I’m going to agree with the OP. Having certain thoughts shouldn’t be illegal. You shot a minority in the face because you hate his skin color and you want to terrify his neighbors. I shot a minority in the face for money and to steal his wife, and I’ll serve a shorter sentence than you?
It’s less chilling in the sense that it is not designed to specifically target a particular part of the community for fear. Now that person will probably be liable for a higher sentence for the use of torture as part of the crime…
But we have decided as a society that where there is to be fear of crime, it is better if that fear is shared. Deliberately placing a particular part of society, in particular a part based on a categorization that we have come to view as unacceptable in society, in fear is seen as worse.
Is it worse to beat a womanto death because she is a woman or because she is Muslim? Is it worse for a white man to beat a black man to death because the white man thinks all black men wan to rape white women, or for a black man to beat a white man to death because the black man wants revenge for hundreds of years of oppression? Are assaults against gays worse than assaults against transgendered persons? If there is only one B’hai in Memphis, and I murder her because I doh’t wan t to share my city with persons of that particular faith, is my crime less heinous because there is, in fact, no one else who should fear me if I remain free?
If some meth addict attacks you and tortures you it is heinous but the community around you views it as you just becoming the unlucky, random target of a demented person.
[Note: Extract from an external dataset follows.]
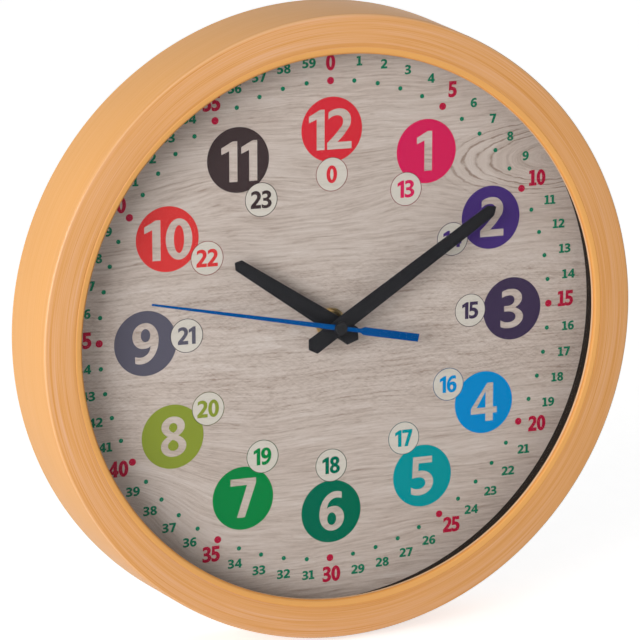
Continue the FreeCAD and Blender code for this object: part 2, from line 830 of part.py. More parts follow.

When someone targets based on race/religion/etc. then they are, to an extent, attacking all people of that group. That goes above and beyond attacking the direct victim.
When the KKK lynched black men they were not just killing one guy, they were sending a message of terror to all black people that they could be next. In short, it is a form of terrorism.
I’m with the OP. By the logic of it having a greater effect on society, murderers of the homeless should recieve lesser sentences while anyone who kills Bill Gates would get a considerably increased sentence. I’m very much against changing punishment based on the thoughts of the criminal, and indeed I think it can help foster the very attitudes that lead to hate crimes in the first place.
In both cases, I think the offense is the same - murder. That’s why I oppose separate categories of hate crimes. And in this case, both crimes carry a terroristic aspect, which can be included in the sentencing. I am not sure what you are asking here.
Again, both are murders. I would probably rather defend the second than the first. Again, both are motivated by a general hatred that we have determined as a society is damaging.
No. Nor the other way round.
That’s the most interesting one of your examples. I’d answer no in the end, because assaults on one minority community tend to have a knock on effect on other minority communities. There’s also the overall feeling we have that while all acts of murder are wrong, some reasoning for it is more defensible than others. A man who murders his daughter’s rapist may well still merit punishment, even conviction for murder, but it is not unprincipled to argue that he deserves a lesser punishment than someone who murders his neighbor’s daughter because he doesn’t like living next to black people.
And once we have decided that the motivation of crimes plays a role in sentencing (which is hardly a radical concept) sometimes we are faced with situations like your lone B’hai. Even without a knock on effect to other minority communities, we have established, through the law, that certain motivations deserve higher punishment. Simply exterminity the whole community of a group, such that the motivation behind that imposition of a higher punishment no longer exists, does not alter the underlying law itself. And so, for consistency, even if the rationale behind the law is no longer present, there is an argument for continuing to impose it. Not least because otherwise the incentive is for a racial killer to move from individual terroristic acts (“move out or you will end up dead like your daughter”) to wholescale genocide.
I’m not sure I disagree (as should be obvious from my previous post). There are good public policy reasons for not distinguishing between Bill Gates and a homeless guy when setting punishments. But does that mean we should never account for the societal effect of a crime? Should assaulting the President be a greater crime than assaulting your neighbor? Under your principle, why is threatening the President illegal, but not threatening your neighbor?
So when the meth addict attacks a random person, that puts fear into EVERY member of the community, whereas a hate crime only targets SOME members of the community.
Under that logic a hate crime should actually get a lesser sentence since fewer people are placed in fear.
And you will find that a crime motivated by putting fear into the population at large ends up with a higher sentence than one without that motivation. And I don’t have a problem with that.
The meth addict isn’t seeking to scare the crap out of the community at large, even if that is the effect. The racist is trying to send a message to the targetted community. Can’t you see that difference?
I don’t like hate crime legislation. In my view, it says some victims are more important or more worthy of protection than others. This seems contrary to basic notions of fairness.
I think the President and a neighbour should be equally protected by the law in terms of simple threats. I don’t think killing a President in and of itself is a worse crime than killing a neighbour - the difference in my eyes is that to kill a President is really not likely to be an unpremeditated attack in this day and age.
I’d say that societal effects should be taken into account, but only if meant. A couple of idiots beating up a gay guy because they happened to see him walking down the street may cause fear in the gay community, but they at the time may just have wanted to beat the crap out of that gay guy. OTOH, it may well be they have a plan to beat up gays, have been stalking him for a while, etc. precisely to cause that fear. In which case, I am reasonably happy with the leeway judges have in sentencing as well as the different laws they’d break to account for the difference.
What if I had a vendetta against people named Johnson? Then I would be targeting an even smaller group of people than a racist. Should I get a double super enhancement to my crime for a murder of a person named Johnson?
This issue has always been a conundrum for me. On the one hand, I agree with what you say here, Oakminster. On the other hand, I’ve come to the conclusion that it’s less about who the victim is and more about the motive. If the motive is to terrorize a community, then I think that’s a valid reason to consider that when it comes to sentencing.
I was careless in my wording. Yes, some threats against your neighbor are criminal. But the class of speech that fits into that category (so-called “true threats”) is thought to be smaller than the class of prohibitable speech as it relates to threatening the President.